The various stimuli the government had unleashed may have gone a long way in helping achieve this growth, but it also increased the fiscal deficit to Rs 330,114 crore, which is as much as 6.6 per cent of the GDP, just a notch above the government's targetted figure of 6 per cent.

Unfortunately, the bad news is that future data may be dragged down by the manufacturing sector, which is still misfiring by actually registering a contraction of 1.4 per cent. For the entire fiscal, manufacturing sector growth declined to 2.4 per cent from the previous fiscal’s 8.2 per cent.

Agriculture forestry and fishing grew on more or less expected lines at at 1.6 per cent, down from 4.9 per cent from the 2007-08 fiscal. Agriculture alone grew by 2.7 per cent from the previous fiscal's 2.2 per cent.

The complete picture for the fall in the GDP figure was the result of lower performances in almost all the sectors excluding construction and community, social and personal services than anticipated, according to the official transcript.

A surprising factor was that the construction sector grew by as much as 6.8 per cent during the last quarter of 2008-09, almost matching the achievement during the previous fiscal.
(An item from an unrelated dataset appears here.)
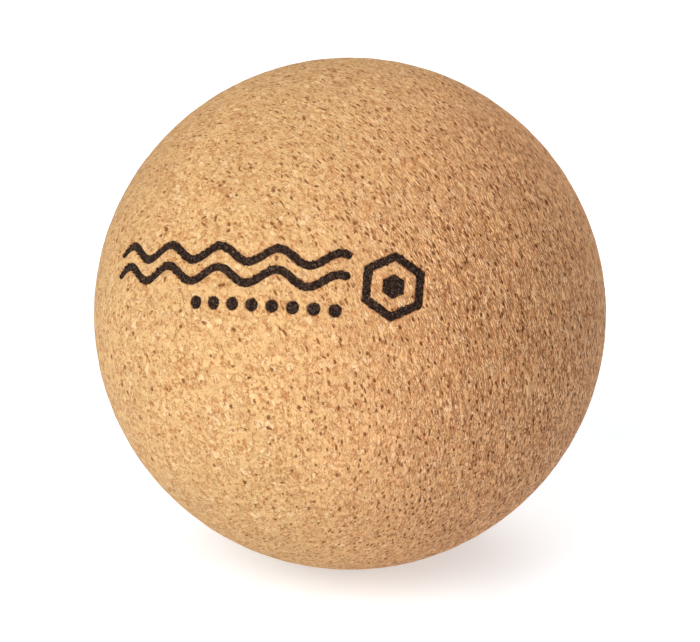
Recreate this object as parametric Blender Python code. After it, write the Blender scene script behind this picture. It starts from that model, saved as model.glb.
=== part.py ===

However, for the entire fiscal, the rate of growth fell to 7.2 per cent from the previous fiscal’s 10.1 per cent.

The 2008-09 government revenue added up to Rs 544,651 crore, while tax revenue was at Rs 447,726 crore.

Mores sobering news has come from the RBI Governor D. Subbarao who has indicated that the GDP growth rate the central bank is predicting for the fiscal 2009-10 is 6 per cent, which would be the lowest in 7 years.

Meanwhile giving an indication of a rebound in India’s industrial activity this year is Swiss bank UBS AG's lead economic indicator which showed an upward trend for the fourth consecutive month in April. The indicator has gone up in April 2009 from the record lows of December. The indicator was boosted by a variety of reasons including the recent landslide victory of the Congress-led UPA coalition, bond yield spread, foreign capital inflows revival and a rally in the stock markets.